In Dennis v. A.H. Robins Co., 860 F.2d 871 (8th Cir. 1988), the District Court dismissed the action of plaintiff Dennis while the defendant A.H. Robins Co. was in bankruptcy. Dennis contended that the dismissal was invalid because the court lacked the power to so act while the automatic stay was in effect. The court rejected her argument, saying:
We are not persuaded by this argument. . . . The bankruptcy court does not have the power to preclude another court from dismissing a case on its docket or to affect the handling of a case in a manner not inconsistent with the purpose of the automatic stay.
Dennis v. A.H. Robins Co., supra at 872.
[6] We are satisfied that taking of a voluntary nonsuit of a pending action against a debtor in bankruptcy does not violate the automatic stay because it does not violate any of the purposes of the automatic stay. It cannot be construed as a continuation of collection efforts against the debtor or harassment of the debtor. Nor could it have the effect of giving the creditor taking the voluntary nonsuit an advantage over any other creditor.
LOSS OF COUNTERCLAIMS
Westwood argues the dismissal violated the stay in that it altered the status quo because the trustee would lose valuable counterclaims which would be time barred by the dismissal. Westwood's theory is that if the original action against it by Sea-First is not dismissed, then if its motion to file counterclaims is granted, those counterclaims would relate back to the date the complaint was filed and would not be time barred. Its motion to file counterclaims was filed May 4, 1989.
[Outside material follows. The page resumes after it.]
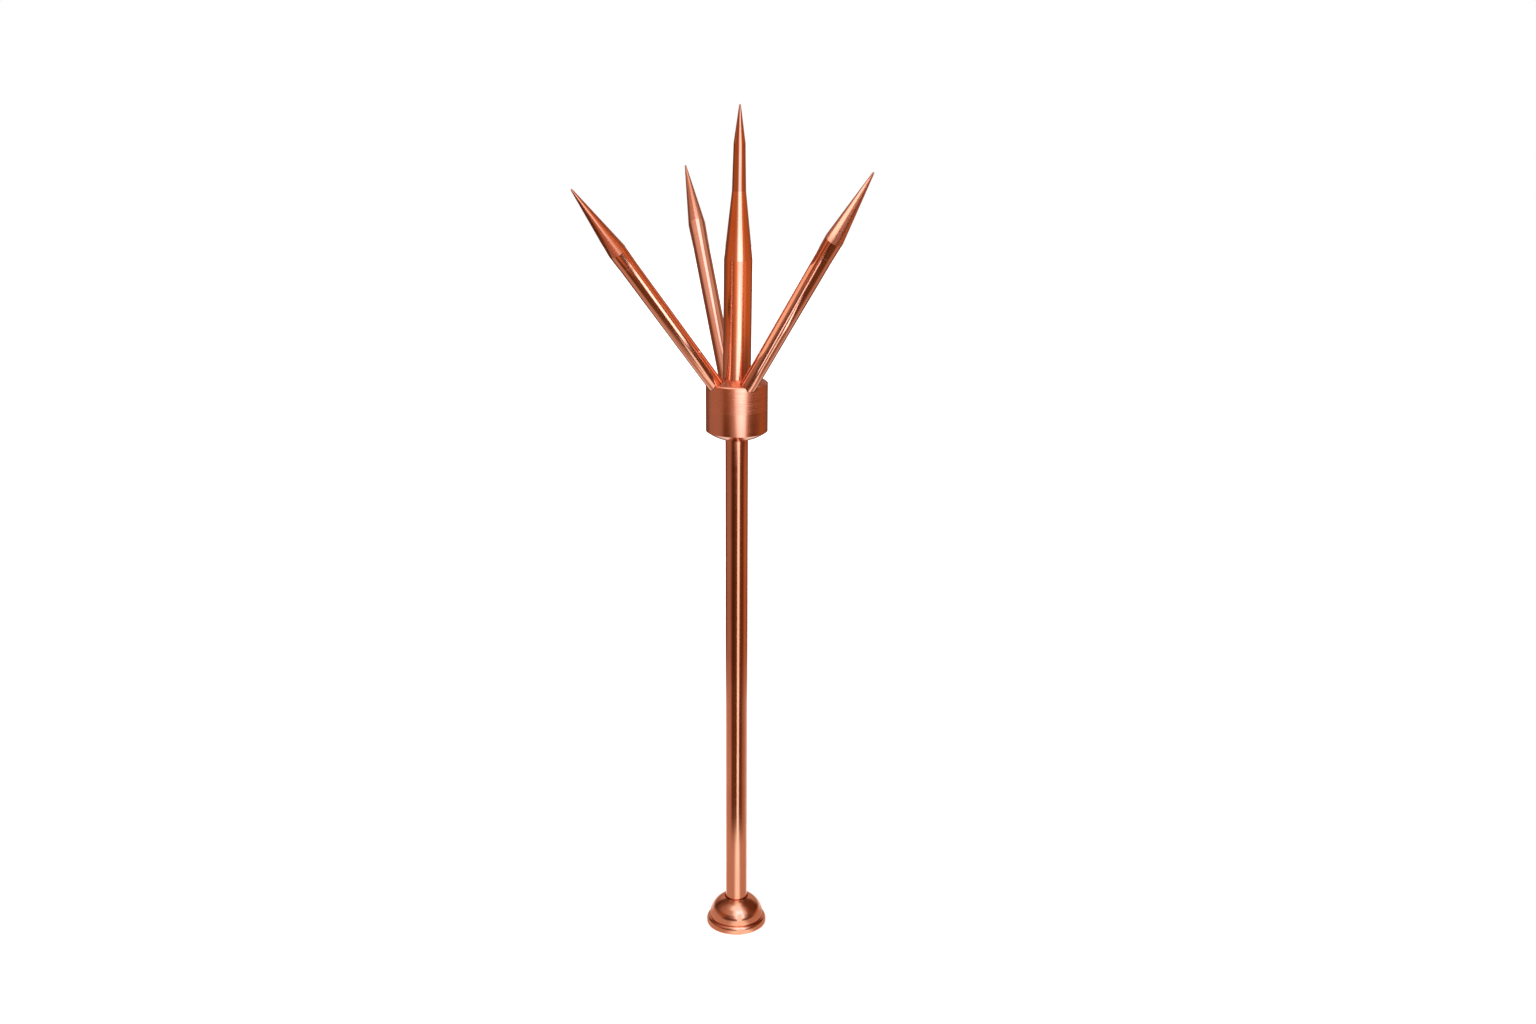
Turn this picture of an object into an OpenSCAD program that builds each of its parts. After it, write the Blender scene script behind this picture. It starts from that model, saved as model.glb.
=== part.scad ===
// Lightning arrester head on a rod: a turned bell foot, a plain round rod, a drum hub,
// one upright point on the hub and three points that lean outwards from its rim.
// Every piece is turned from copper bar and drawn up with threads, here plain spigots in bores.
// The origin is the centre of the foot's underside. +X is to the right of the front view,
// -Y faces the viewer, and azimuths are measured from +X towards +Y.

/* [Foot] */
// Diameter over the rim
foot_d = 69.8; // [67:0.2:76]
// Height of the dome's top lip above the underside
foot_h = 34; // [32:0.1:40]
// Height of the rim's upright wall
rim_wall_h = 4.2; // [3:0.1:5.4]
// Height at which the rim's rounded top ends in the groove
groove_z = 8.8; // [8.4:0.1:9.6]
// Depth of the groove under the dome's foot
groove_depth = 0.4; // [0.2:0.1:1]
// Height of the widest place of the dome
dome_z = 11; // [10.8:0.1:13]
// Diameter of the dome at its widest place
dome_d = 62.2; // [58:0.2:64]
// Diameter of the socket that takes the rod
socket_d = 26.6; // [26:0.1:28.6]
// Depth of the socket below the dome's lip
socket_depth = 6; // [4:0.5:8]
// Diameter of the tapped hole in the underside
fixing_d = 16; // [12:1:17]

/* [Rod] */
// Diameter of the rod
rod_d = 25; // [24:0.1:25.6]
// Length of the rod between its two shoulders
rod_l = 566.6; // [300:0.1:900]
// Edge break at the rod's shoulders
rod_edge = 0.6; // [0.3:0.1:1]
// Diameter of the thread at both ends
rod_thread_d = 20; // [18:1:20]
// Length of the thread at the foot
rod_thread_foot_l = 11; // [8:0.5:11.5]
// Length of the thread at the hub
rod_thread_hub_l = 20; // [14:0.5:24]

/* [Hub] */
// Diameter of the drum
hub_d = 68; // [66:0.2:74]
// Height of the drum's straight wall, with its top edge break
hub_wall_h = 54.4; // [52:0.1:57]
// Height of the rounded underside
hub_round_h = 9.3; // [7:0.1:10.5]
// Diameter of the flat land that the rod seats on
hub_land_d = 31; // [28:0.5:36]
// Height of the rounded top over the rim
hub_crown_h = 4.2; // [3:0.1:5]
// Edge break round the rim
hub_edge = 1.2; // [0.5:0.1:2]
// Diameter of the seat sunk into the top for the upright point
upright_seat_d = 31; // [30.8:0.1:32]
// Diameter of the thread of the upright point
upright_thread_d = 16; // [12:1:16]
// Length of the thread of the upright point
upright_thread_l = 22; // [16:0.5:24]

/* [Upright point] */
// Diameter of the thick shank
shank_d = 30.6; // [28:0.1:30.6]
// Length of the thick shank
shank_l = 128.7; // [90:0.1:180]
// Length of the long taper above the shank
taper_l = 72.5; // [50:0.5:100]
// Diameter of the neck at its lower end
neck_low_d = 15; // [13:0.1:18]
// Diameter of the neck at its upper end
neck_top_d = 12.6; // [10:0.1:13]
// Length of the neck
neck_l = 49.5; // [30:0.5:70]
// Length of the sharp end above the neck
sharp_l = 40; // [30:0.5:60]
// Radius of the blunted tip
sharp_tip_r = 0.9; // [0.8:0.1:2]
// Lean of the upright point to the right, which keeps its seat flat
upright_lean = 0.6; // [0:0.1:1]

/* [Leaning points] */
// Diameter of the shank where it enters the hub
lean_foot_d = 17.6; // [15:0.1:17.8]
// Diameter of the shank at the lower edge of the collar
lean_top_d = 18.4; // [15.5:0.1:18.6]
// Diameter at the joint line, the widest place
lean_joint_d = 19.4; // [19.3:0.1:21]
// Length of the tapered collar under the joint line
lean_collar_l = 20; // [12:0.5:30]
// Length from the circle of the leaning axes to the joint line
lean_shank_l = 212; // [150:1:260]
// Length of the sharp cone
lean_cone_l = 86; // [60:1:120]
// Radius of the blunted tip
lean_tip_r = 1; // [0.8:0.1:2]
// Height over the wall's lower edge of the circle that the leaning axes pass through
lean_circle_h = 52; // [51:0.1:53]
// Radius of that circle
lean_circle_r = 25.5; // [25.2:0.1:26.5]
// Azimuth at which the left point's axis passes through the circle
left_seat = 210; // [206:1:222]
// Azimuth that the left point leans towards
left_azimuth = 225.5; // [216:0.5:228]
// Lean of the left point from upright
left_lean = 41.3; // [36:0.1:44]
// Azimuth at which the back point's axis passes through the circle
back_seat = 115; // [108:1:118]
// Azimuth that the back point leans towards
back_azimuth = 104; // [101:0.5:115]
// Lean of the back point from upright
back_lean = 44; // [36:0.1:44]
// Azimuth at which the right point's axis passes through the circle
right_seat = 297; // [295:1:312]
// Azimuth that the right point leans towards
right_azimuth = 313.5; // [302:0.5:315]
// Lean of the right point from upright
right_lean = 36; // [36:0.1:44]
// Diameter of the drilled pocket that each leaning point sits in
pocket_d = 18.4; // [18.2:0.1:18.8]
// Depth of the pocket under the circle, along its own axis
pocket_depth = 6; // [5:0.1:7]
// Diameter of the thread under each leaning point
lean_thread_d = 10; // [8:1:10]
// Length of the thread under each leaning point
lean_thread_l = 9; // [7:0.5:9]

/* [Hidden] */
$fn = 96;
copper = [0.80, 0.45, 0.32];
// A male thread is drawn this much under its hole, on the radius
thread_gap = 0.05;
// A hole runs this much past the end of the thread in it
hole_spare = 1;
// Overrun of a cut past the face that it opens on
cut_over = 1;
// Radius of the rounded edge at the foot of the rim
rim_low_round = 0.8;
// Height of the groove's upright wall, and of the slopes below and over it
groove_wall_h = 0.6;
groove_slope_h = 0.2;
// Width and height of the broken edge inside the dome's lip
lip_break = 0.7;
// Where the rim's rounded top stops, as an angle of its elliptical arc
rim_top_angle = 70;
// Segments in each round stretch of the foot's outline
low_steps = 6;
rim_steps = 10;
dome_steps = 18;
// Length of the small step under the collar of a leaning point, and the collar's own widening
collar_step_l = 0.2;
collar_widening = 0.7;
// How far the cutter of a pocket or seat reaches past the hub
cutter_reach = 40;
// Depth of the upright point's seat where its edge meets the rounded top
seat_sink = 0.3;

foot_r = foot_d / 2;
dome_r = dome_d / 2;
lip_r = socket_d / 2 + lip_break;
socket_floor = foot_h - socket_depth;
rod_bore_depth = rod_thread_foot_l + hole_spare;

hub_bottom = socket_floor + rod_l;
hub_wall_bottom = hub_bottom + hub_round_h;
hub_rim_z = hub_wall_bottom + hub_wall_h;
hub_top = hub_rim_z + hub_crown_h - seat_sink;
hub_r = hub_d / 2;
lean_circle_z = hub_wall_bottom + lean_circle_h;

// Seat azimuth, lean azimuth and lean of each leaning point
left_place = [left_seat, left_azimuth, left_lean];
back_place = [back_seat, back_azimuth, back_lean];
right_place = [right_seat, right_azimuth, right_lean];

// Points of an elliptical arc, from one angle to the other
function arc(centre, rx, ry, from, to, steps) = [
    for (i = [0:steps])
        let (a = from + (to - from) * i / steps)
            [centre[0] + rx * cos(a), centre[1] + ry * sin(a)]
];

// Outline of the foot from the axis: upright rim, its rounded top, groove, dome and lip.
// The rounded top and the dome are parts of ellipses.
module foot_outline() {
    rim_top_w = foot_r - dome_r;
    rim_top_h = (groove_z - rim_wall_h) / sin(rim_top_angle);
    groove_r = dome_r - groove_depth;
    groove_top = groove_z + groove_slope_h + groove_wall_h;
    lip_angle = acos(lip_r / dome_r);
    dome_rise = (foot_h - dome_z) / sin(lip_angle);
    polygon(concat(
        [[0, 0]],
        arc([foot_r - rim_low_round, rim_low_round], rim_low_round, rim_low_round, -90, 0, low_steps),
        arc([dome_r, rim_wall_h], rim_top_w, rim_top_h, 0, rim_top_angle, rim_steps),
        [[groove_r, groove_z + groove_slope_h], [groove_r, groove_top], [dome_r, groove_top + groove_slope_h]],
        arc([0, dome_z], dome_r, dome_rise, 0, lip_angle, dome_steps),
        [[0, foot_h]]
    ));
}

module foot() {
    color(copper)
    difference() {
        rotate_extrude() foot_outline();
        translate([0, 0, socket_floor])
            cylinder(d = socket_d, h = socket_depth + cut_over);
        translate([0, 0, foot_h - lip_break])
            cylinder(r1 = socket_d / 2, r2 = lip_r + cut_over, h = lip_break + cut_over);
        translate([0, 0, socket_floor - rod_bore_depth])
            cylinder(d = rod_thread_d, h = rod_bore_depth + cut_over);
        translate([0, 0, -cut_over])
            cylinder(d = fixing_d, h = foot_h / 2 + cut_over);
    }
}

// Plain round bar with broken edges at the shoulders and a turned-down thread at each end
module rod() {
    thread_r = rod_thread_d / 2 - thread_gap;
    r = rod_d / 2;
    color(copper)
    translate([0, 0, socket_floor])
    rotate_extrude()
    polygon([
        [0, -rod_thread_foot_l],
        [thread_r, -rod_thread_foot_l],
        [thread_r, 0],
        [r - rod_edge, 0],
        [r, rod_edge],
        [r, rod_l - rod_edge],
        [r - rod_edge, rod_l],
        [thread_r, rod_l],
        [thread_r, rod_l + rod_thread_hub_l],
        [0, rod_l + rod_thread_hub_l]
    ]);
}

// Moves to the middle of the upright point's seat, with +Z along its axis
module on_upright_axis() {
    translate([0, 0, hub_top])
    rotate([0, upright_lean, 0])
    children();
}

// Moves to the point where a leaning axis passes through its circle, with +Z along the axis
module on_lean_axis(place) {
    seat = place[0];
    azimuth = place[1];
    lean = place[2];
    rotate([0, 0, seat])
    translate([lean_circle_r, 0, lean_circle_z])
    rotate([0, 0, azimuth - seat])
    rotate([0, lean, 0])
    children();
}

// Flat-floored pocket that breaks out through the rim, with the tapped hole below it
module lean_pocket(place) {
    on_lean_axis(place) {
        translate([0, 0, -pocket_depth])
            cylinder(d = pocket_d, h = pocket_depth + cutter_reach);
        translate([0, 0, -pocket_depth - lean_thread_l - hole_spare])
            cylinder(d = lean_thread_d, h = lean_thread_l + hole_spare + cut_over);
    }
}

// Shallow flat seat in the rounded top, with the tapped hole of the upright point below it
module upright_pocket() {
    on_upright_axis() {
        cylinder(d = upright_seat_d, h = cutter_reach);
        translate([0, 0, -upright_thread_l - hole_spare])
            cylinder(d = upright_thread_d, h = upright_thread_l + hole_spare + cut_over);
    }
}

// Distance from the plane of a sphere's wider circle to its centre, where a second circle of
// the sphere lies a given height away on the other side
function centre_from(wide_r, narrow_r, height) =
    (pow(wide_r, 2) - pow(narrow_r, 2) - pow(height, 2)) / (2 * height);

// Drum with a rounded top and a rounded underside, each part of a sphere
module hub_blank() {
    rim_r = hub_r - hub_edge;
    under_centre = centre_from(hub_r, hub_land_d / 2, hub_round_h);
    crown_centre = centre_from(rim_r, upright_seat_d / 2, hub_crown_h);
    intersection() {
        rotate_extrude()
        polygon([
            [0, hub_bottom],
            [hub_r, hub_bottom],
            [hub_r, hub_rim_z - hub_edge],
            [rim_r, hub_rim_z],
            [rim_r, hub_top + cutter_reach],
            [0, hub_top + cutter_reach]
        ]);
        translate([0, 0, hub_wall_bottom + under_centre])
            sphere(r = norm([hub_r, under_centre]));
        translate([0, 0, hub_rim_z - crown_centre])
            sphere(r = norm([rim_r, crown_centre]));
    }
}

// The drum with the rod's hole, the upright point's seat and three oblique pockets
module hub() {
    color(copper)
    difference() {
        hub_blank();
        translate([0, 0, hub_bottom - cut_over])
            cylinder(d = rod_thread_d, h = rod_thread_hub_l + hole_spare + cut_over);
        upright_pocket();
        lean_pocket(left_place);
        lean_pocket(back_place);
        lean_pocket(right_place);
    }
}

// One turned piece: thread, thick shank, long taper, slim neck and sharp end
module upright_point() {
    thread_r = upright_thread_d / 2 - thread_gap;
    taper_z = shank_l;
    neck_z = taper_z + taper_l;
    sharp_z = neck_z + neck_l;
    tip_z = sharp_z + sharp_l;
    color(copper)
    on_upright_axis()
    union() {
        rotate_extrude()
        polygon([
            [0, -upright_thread_l],
            [thread_r, -upright_thread_l],
            [thread_r, 0],
            [shank_d / 2, 0],
            [shank_d / 2, taper_z],
            [neck_low_d / 2, neck_z],
            [neck_top_d / 2, sharp_z],
            [sharp_tip_r, tip_z - sharp_tip_r],
            [0, tip_z - sharp_tip_r]
        ]);
        translate([0, 0, tip_z - sharp_tip_r])
            sphere(r = sharp_tip_r);
    }
}

// One turned piece: thread, slender tapered shank, collar, joint line and sharp cone
module lean_point(place) {
    thread_r = lean_thread_d / 2 - thread_gap;
    seat_z = -pocket_depth;
    collar_z = lean_shank_l - lean_collar_l;
    tip_z = lean_shank_l + lean_cone_l;
    collar_low_d = lean_joint_d - collar_widening;
    color(copper)
    on_lean_axis(place)
    union() {
        rotate_extrude()
        polygon([
            [0, seat_z - lean_thread_l],
            [thread_r, seat_z - lean_thread_l],
            [thread_r, seat_z],
            [lean_foot_d / 2, seat_z],
            [lean_top_d / 2, collar_z],
            [collar_low_d / 2, collar_z + collar_step_l],
            [lean_joint_d / 2, lean_shank_l],
            [lean_tip_r, tip_z - lean_tip_r],
            [0, tip_z - lean_tip_r]
        ]);
        translate([0, 0, tip_z - lean_tip_r])
            sphere(r = lean_tip_r);
    }
}

module left_point() {
    lean_point(left_place);
}

module back_point() {
    lean_point(back_place);
}

module right_point() {
    lean_point(right_place);
}

foot();
rod();
hub();
upright_point();
left_point();
back_point();
right_point();
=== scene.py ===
"""Lightning arrester on its rod, dressed as turned and polished copper.

Every measure is in metres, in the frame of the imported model: the origin is the centre of the
foot's underside, +Z is up the rod, +X is to the viewer's right and -Y faces the viewer.
"""

import bpy
import numpy as np
from mathutils import Matrix, Vector


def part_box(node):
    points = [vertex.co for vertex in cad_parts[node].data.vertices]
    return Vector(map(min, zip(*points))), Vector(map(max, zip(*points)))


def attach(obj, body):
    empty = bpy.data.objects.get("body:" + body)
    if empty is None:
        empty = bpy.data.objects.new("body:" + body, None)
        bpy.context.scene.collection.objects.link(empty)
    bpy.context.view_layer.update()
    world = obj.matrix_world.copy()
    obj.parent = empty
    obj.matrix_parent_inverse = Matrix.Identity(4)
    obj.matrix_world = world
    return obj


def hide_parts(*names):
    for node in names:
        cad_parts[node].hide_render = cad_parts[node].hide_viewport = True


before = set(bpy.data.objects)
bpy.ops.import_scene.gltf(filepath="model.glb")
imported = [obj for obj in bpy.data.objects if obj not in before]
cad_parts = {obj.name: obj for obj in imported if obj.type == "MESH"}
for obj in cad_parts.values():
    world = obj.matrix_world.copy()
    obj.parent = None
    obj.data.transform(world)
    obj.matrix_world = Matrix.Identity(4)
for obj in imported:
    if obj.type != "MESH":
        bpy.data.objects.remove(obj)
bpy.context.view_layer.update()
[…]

[7] The issue of whether the order of dismissal violated the stay must be decided as of the date it was entered, and that was in December 1988. There were no counterclaims in existence at that time nor any motion pending to file counterclaims. A motion to file counterclaims made May 4, 1989, cannot affect Sea-First's rights to dismiss in December 1988. Thus, it would appear that the entire argument based on the possible existence of counterclaims is irrelevant to the issue here. Furthermore, the record before this court contains no information relative to the nature of the alleged counterclaims. It is clear, however, that if any possible counterclaims are time barred, it is because they were not asserted before the statutory period for bringing those claims expired. Thus, Sea-First's nonsuit, if ultimately granted, would not be the cause of the counterclaims being time barred.
Sea-First was entitled to a voluntary dismissal, the granting of which did not violate the automatic stay.
This case is reversed and remanded to the Superior Court with instructions to reinstate the commissioner's order granting the voluntary nonsuit.
PEKELIS and BAKER, JJ., concur.
Review denied at 116 Wn.2d 1003 (1991).